GE shares rose 1 percent in German trading to the equivalent of $26.90 as of 11:59 a.m. in Frankfurt while Siemens shares rose 0.3 percent to 93.84 euros. Alstom jumped as much as 18 percent on April 24 after Bloomberg News reported the talks with GE. Its shares have been suspended since Friday.
Siemens, which was also interested in acquiring parts of Alstom over a decade ago, is willing to match or exceed the financial terms of GE’s offer, the people said. The offer from Fairfield, Connecticut-based GE values the whole of Alstom at about $13 billion excluding debt, they said.
As in the U.S., the French government can intervene to protect companies deemed to be of national importance from being acquired. In 2005, it passed an anti-takeover decree amid speculation PepsiCo Inc. was planning a bid for dairy-products maker Danone.
Alstom had to be rescued in a 4.4 billion-euro bailout by the state and banks in 2004. The company built France’s power grid and the generators that produce most of the nation’s electricity.
While Hollande’s government has rarely shied away from making its views known on large transactions, its instructions aren’t always followed by French companies.
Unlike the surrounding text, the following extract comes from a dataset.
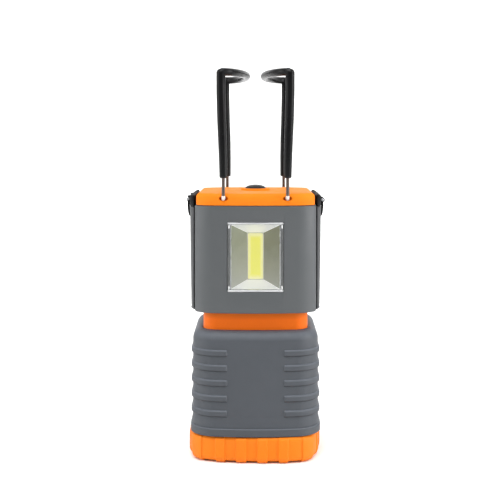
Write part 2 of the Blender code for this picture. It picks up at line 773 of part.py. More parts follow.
# ---------------------------------------------------------------- side doors
DOOR_IN_X = 40.6       # inner face
DOOR_LOW = 98.7
DOOR_TOP = 167.3
DOOR_HW_LOW = 43.1     # plan half width at the door's foot, tapering
DOOR_HW_TOP = 44.2     # to here at the latch's top
DOOR_PIN_R = 0.55
DOOR_PIN_HALF = 28.2
LATCH_LOW = DOOR_TOP + GAP
LATCH_TOP = 175.3
LEVER_X = 46.3         # latch lever's pin
LEVER_Z = 170.3
LEVER_R = 1.45
LEVER_PIN_R = 0.5
LEVER_HOLE_R = 0.8
# x from the pin, z and half thickness down the lever's blade
BLADE_LINE = (
    (0.0, LEVER_Z - 0.5, 0.6), (0.2, 167.0, 0.6), (0.2, 164.4, 0.6),
    (-0.2, 161.6, 0.6), (-0.9, 159.1, 0.45),
)


def door_half_w(z):
    t = (z - DOOR_LOW) / (LATCH_TOP - DOOR_LOW)
    return DOOR_HW_LOW + (DOOR_HW_TOP - DOOR_HW_LOW) * t


def door_loop(z, inner_x, half_w, sx):
    """Part of the plan outline outside inner_x, on one side."""
    r, centre_x, centre_y = corner(half_w=half_w)
    start = math.asin((inner_x - centre_x) / r)
    arc = corner_arc(r, centre_x, centre_y, start, math.pi / 2, CORNER_STEPS)
    return [(sx * x, y, z) for x, y in arc + [(x, -y) for x, y in reversed(arc)]]


def make_door(sx, side):
    axis_x = sx * DOOR_AXIS_X
    door = loft("side_door_" + side, [
        door_loop(DOOR_LOW, DOOR_IN_X + 0.75, DOOR_HW_LOW - 0.6, sx),
        door_loop(DOOR_LOW + 0.3, DOOR_IN_X + 0.3, DOOR_HW_LOW - 0.15, sx),
        door_loop(DOOR_LOW + 0.9, DOOR_IN_X, DOOR_HW_LOW, sx),
        door_loop(DOOR_TOP, DOOR_IN_X, door_half_w(DOOR_TOP), sx),
    ], GREY)
    # slots that clear the shells' hinge lugs
    for sy in (-1, 1):
        cut(door, box(
            "door_slot_%s_%d" % (side, sy),
            (sx * 39.0, sx * 46.0),
            (sy * (LUG_Y[0] - 0.4), sy * (LUG_Y[1] + 0.4)),
            (DOOR_LOW - 1.0, DOOR_AXIS_Z + LUG_R + 0.5),
            GREY,
        ))
    bore_span = (-DOOR_PIN_HALF - 0.4, DOOR_PIN_HALF + 0.4)
    cut(door, rod_y("door_bore_" + side, axis_x, DOOR_AXIS_Z, bore_span, DOOR_HOLE_R, GREY))
    # shallow pocket in the door's inner face, which clears the lens behind it
    pocket_x = (sx * 39.0, sx * (DOOR_IN_X + 1.1))
    cut(door, box("door_pocket_" + side, pocket_x, (-24.0, 24.0), (108.0, 162.0), GREY))
    set_origin(door, axis_x, 0, DOOR_AXIS_Z)

    pin_span = (-DOOR_PIN_HALF, DOOR_PIN_HALF)
    pin = rod_y("door_pin_" + side, axis_x, DOOR_AXIS_Z, pin_span, DOOR_PIN_R, ZINC, 8)
    set_origin(pin, axis_x, 0, DOOR_AXIS_Z)


def make_latch(sx, side):
    lever_x = sx * LEVER_X
    latch = loft("latch_block_" + side, [
        door_loop(LATCH_LOW, DOOR_IN_X, door_half_w(LATCH_LOW), sx),
        door_loop(LATCH_TOP - 0.8, DOOR_IN_X, DOOR_HW_TOP, sx),
        door_loop(LATCH_TOP, DOOR_IN_X + 0.4, DOOR_HW_TOP - 0.7, sx),
    ], BLACK)
    for sy in (-1, 1):
        name = "latch_ear_%s_%d" % (side, sy)
        join(latch, lug(name, sx, (sy * 4.6, sy * 6.4), LEVER_X, LEVER_Z, 1.6, 42.5, BLACK))
    cut(latch, rod_y("latch_bore_" + side, lever_x, LEVER_Z, (-8.0, 8.0), LEVER_HOLE_R, BLACK))
    set_origin(latch, sx * DOOR_AXIS_X, 0, DOOR_AXIS_Z)

    pin = rod_y("latch_pin_" + side, lever_x, LEVER_Z, (-6.9, 6.9), LEVER_PIN_R, ZINC, 8)
    set_origin(pin, lever_x, 0, LEVER_Z)


def blade_section():
    """Outline in x and z of the lever's blade, on the right side."""
    last = len(BLADE_LINE) - 1
    outer, inner = [], []
    for k, (dx, z, half) in enumerate(BLADE_LINE):
        above = BLADE_LINE[max(k - 1, 0)]
        below = BLADE_LINE[min(k + 1, last)]
        along_x, along_z = below[0] - above[0], below[1] - above[1]
        length = math.hypot(along_x, along_z)
        off_x, off_z = -along_z / length * half, along_x / length * half
        outer.append((LEVER_X + dx + off_x, z + off_z))
        inner.append((LEVER_X + dx - off_x, z - off_z))
    return outer + inner[::-1]


def make_lever(sx, side):
    x = sx * LEVER_X
    lever = rod_y("latch_lever_" + side, x, LEVER_Z, (-4.2, 4.2), LEVER_R, BLACK, 14)
    loops = [[(sx * px, y, z) for px, z in blade_section()] for y in (-4.0, 4.0)]
    join(lever, loft("lever_blade_" + side, loops, BLACK))
    cut(lever, rod_y("lever_bore_" + side, x, LEVER_Z, (-6.0, 6.0), LEVER_HOLE_R, BLACK))
    set_origin(lever, x, 0, LEVER_Z)


# ---------------------------------------------------------------- bail handles
WIRE_R = 1.15
WIRE_IN_Y = 39.0       # the wire's ends, inside the cap
WIRE_BEND_Y = 44.6     # start of the bend outside the cap
WIRE_Y = 46.3          # wire leg's depth just above the bend
LEG_TOP_Y = 48.4       # the legs flare to this depth at the top
LEG_TOP_X = 22.5
LEG_TOP_Z = 256.0
LOOP_TIP_X = 6.2
LOOP_START = 0.24      # angle in radians where the top loop leaves its bend
BEND_STEPS = 2
TOP_STEPS = 3
LOOP_STEPS = 6
GRIP_LOW_Z = 187.0
GRIP_FULL_Z = 228.0    # the grip reaches its full radius here
GRIP_R_LOW = 2.3
GRIP_R_TOP = 2.9
GRIP_BORE_R = WIRE_R + 0.3
# height and outward lean of the legs, a gentle S
LEG_LEAN = ((GRIP_LOW_Z, 0.0), (199.0, 0.15), (212.0, 0.5), (225.0, 1.05), (244.0, 1.5))


def bezier(a, b, c, n):
    """Points of a quadratic curve from a to c, without a itself."""
    points = []
    for k in range(1, n + 1):
        t = k / n
        points.append(tuple(
            (1 - t) ** 2 * a[i] + 2 * t * (1 - t) * b[i] + t * t * c[i] for i in range(3)
        ))
    return points


def loop_point(a):
    """Point of the top loop, from the front leg (0) to the loop's tip (pi / 2)."""
    reach = LEG_TOP_X - LOOP_TIP_X
    return (LEG_TOP_X - reach * math.sin(a), -LEG_TOP_Y * math.cos(a), LEG_TOP_Z)


def handle_path(sx):
    """Wire centreline from the front hole over the loop to the back hole."""
    bend_start = (PIVOT_X, -WIRE_BEND_Y, PIVOT_Z)
    foot = (PIVOT_X + 0.02, -WIRE_Y - 0.05, PIVOT_Z + 1.8)
    head = (LEG_TOP_X - 0.05, -LEG_TOP_Y + 0.1, LEG_TOP_Z - 4.0)
    half = [(PIVOT_X, -WIRE_IN_Y, PIVOT_Z), bend_start]
    half += bezier(bend_start, (PIVOT_X, -WIRE_Y, PIVOT_Z), foot, BEND_STEPS)
    for z, lean in LEG_LEAN:
        t = (z - foot[2]) / (head[2] - foot[2])
        half.append((PIVOT_X + lean, foot[1] + (head[1] - foot[1]) * t, z))
    half.append(head)
    leg_top = (LEG_TOP_X, -LEG_TOP_Y, LEG_TOP_Z)
    half += bezier(head, leg_top, loop_point(LOOP_START), TOP_STEPS)
    for k in range(1, LOOP_STEPS + 1):
        half.append(loop_point(LOOP_START + (math.pi / 2 - LOOP_START) * k / LOOP_STEPS))
    half = [(sx * x, y, z) for x, y, z in half]
    return half + [(x, -y, z) for x, y, z in half[:-1][::-1]]


def grip_radius(z):
    t = min(1.0, (z - GRIP_LOW_Z) / (GRIP_FULL_Z - GRIP_LOW_Z))
    return GRIP_R_LOW + (GRIP_R_TOP - GRIP_R_LOW) * (1.0 - (1.0 - t) ** 1.6)


def make_handle(sx, side):
    path = handle_path(sx)
    wire = tube("handle_wire_" + side, path, WIRE_R, STEEL, 8)
    covered = [p for p in path if p[2] >= GRIP_LOW_Z]
    outside = path_rings(covered, [grip_radius(p[2]) for p in covered], 8)
    bore = path_rings(covered, [GRIP_BORE_R] * len(covered), 8)
    grip = loft("handle_grip_" + side, outside + bore[::-1], RUBBER, closed=True)
    for obj in (wire, grip):
        set_origin(obj, sx * PIVOT_X, 0, PIVOT_Z)


# ---------------------------------------------------------------- build
make_base()
make_base_fittings()
make_batteries()
make_housing()
make_sleeve()
make_neck()
make_shell("front", FRONT_RODS)
make_shell("rear", REAR_RODS)
make_rear_screws()
make_lamps()
make_head_internals()
make_cap()
make_button()
for sign, side_name in SIDES:
    make_door(sign, side_name)
    make_latch(sign, side_name)
    make_lever(sign, side_name)
    make_handle(sign, side_name)
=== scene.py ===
import json
import math

import bmesh
import bpy
import numpy as np
from mathutils import Matrix, Vector


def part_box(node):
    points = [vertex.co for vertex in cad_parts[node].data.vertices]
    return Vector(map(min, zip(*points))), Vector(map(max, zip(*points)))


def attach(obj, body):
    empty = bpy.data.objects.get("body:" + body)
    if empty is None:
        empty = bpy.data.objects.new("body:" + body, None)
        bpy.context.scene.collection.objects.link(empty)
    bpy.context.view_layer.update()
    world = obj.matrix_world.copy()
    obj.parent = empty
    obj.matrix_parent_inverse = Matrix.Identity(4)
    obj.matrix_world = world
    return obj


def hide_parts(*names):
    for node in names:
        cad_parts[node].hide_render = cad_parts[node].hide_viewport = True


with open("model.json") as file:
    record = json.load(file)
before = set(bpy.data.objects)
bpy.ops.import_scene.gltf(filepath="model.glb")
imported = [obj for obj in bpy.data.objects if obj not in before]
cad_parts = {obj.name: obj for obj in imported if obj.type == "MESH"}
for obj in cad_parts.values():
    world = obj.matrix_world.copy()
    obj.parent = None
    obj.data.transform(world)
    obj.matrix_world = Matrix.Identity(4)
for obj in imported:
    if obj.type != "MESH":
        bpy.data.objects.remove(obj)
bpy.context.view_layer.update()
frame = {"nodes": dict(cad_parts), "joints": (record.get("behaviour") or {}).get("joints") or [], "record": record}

MM = 0.001


def lo(node):
    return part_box(node)[0] * 1000.0


def hi(node):
    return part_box(node)[1] * 1000.0


JOINT = {j["name"]: j for j in frame["joints"]}


def joint_mm(name):
    return Vector(JOINT[name]["pos_m"]) * 1000.0


# ------------------------------------------------------------------ sizes
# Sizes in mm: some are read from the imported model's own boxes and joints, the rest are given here.
HALF_D = 45.0
HALF_W = 44.2
BASE_HALF_W = 44.5
CORNER_R = 19.5
BOW_R = 200.0

BASE_TOP = hi("base_cap").z
BASE_TURN = -3.3
SLEEVE_LOW = lo("grip_sleeve").z
SLEEVE_TOP = hi("grip_sleeve").z
SHOULDER = 79.0
BAR_Z = (32.1, 41.9, 52.1, 61.9, 71.7)
BAR_X = 18.7
BAR_HALF = 2.25
BAR_OUT = 1.0
NECK_TOP = 97.8
HEAD_LOW = lo("head_front_shell").z
HEAD_TOP = hi("head_front_shell").z
SHELL_X = 40.1
CAP_LOW = lo("top_cap").z
CAP_X = hi("top_cap").x
CAP_TOP = 176.7
COLLAR_TOP = hi("top_cap").z
BUTTON_TOP = hi("power_button").z
DOOR_AXIS = joint_mm("door_right_open")
LEVER_AXIS = joint_mm("latch_right_lift")
PIVOT = joint_mm("handle_right_swing")
DOOR_IN = lo("side_door_right").x
DOOR_LOW = lo("side_door_right").z
DOOR_TOP = hi("side_door_right").z
LATCH_LOW = lo("latch_block_right").z
LATCH_TOP = hi("latch_block_right").z
WIN_C = (lo("front_lens") + hi("front_lens")) / 2
WIN_Z = WIN_C.z
WIN_HW = hi("front_lens").x
WIN_HH = (hi("front_lens").z - lo("front_lens").z) / 2
FRONT_LENS = -lo("front_lens").y
SIDE_LENS = hi("right_lens").x
COB_HW = 4.95
COB_HH = 15.0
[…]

Vivendi SA this month spurned a bid for its SFR mobile-phone unit from Bouygues thatMontebourg had supported, opting for a rival offer from cable tycoon Patrick Drahi.
The French state has no direct shareholding in Alstom, although the company depends in part on orders from the government-owned SNCF railway network and from Electricite de France SA, the electric utility that’s 84 percent government-owned.
In making a play for Alstom’s power assets, which Berenberg Bank analyst William Mackie said could be worth as much as $14.5 billion, Immelt is looking to build on a plan to reorient GE toward manufacturing. Its finance division, GE Capital, imperiled the company during the global financial crisis, and since then he has sought to build up divisions that make capital goods like jet engines, locomotives and power equipment.
Siemens’s offer is a response to the threat that would be created on its home turf. The proposed deal coincides with the culmination of a strategy review at Siemens by CEOKaeser, who will present his findings on May 7.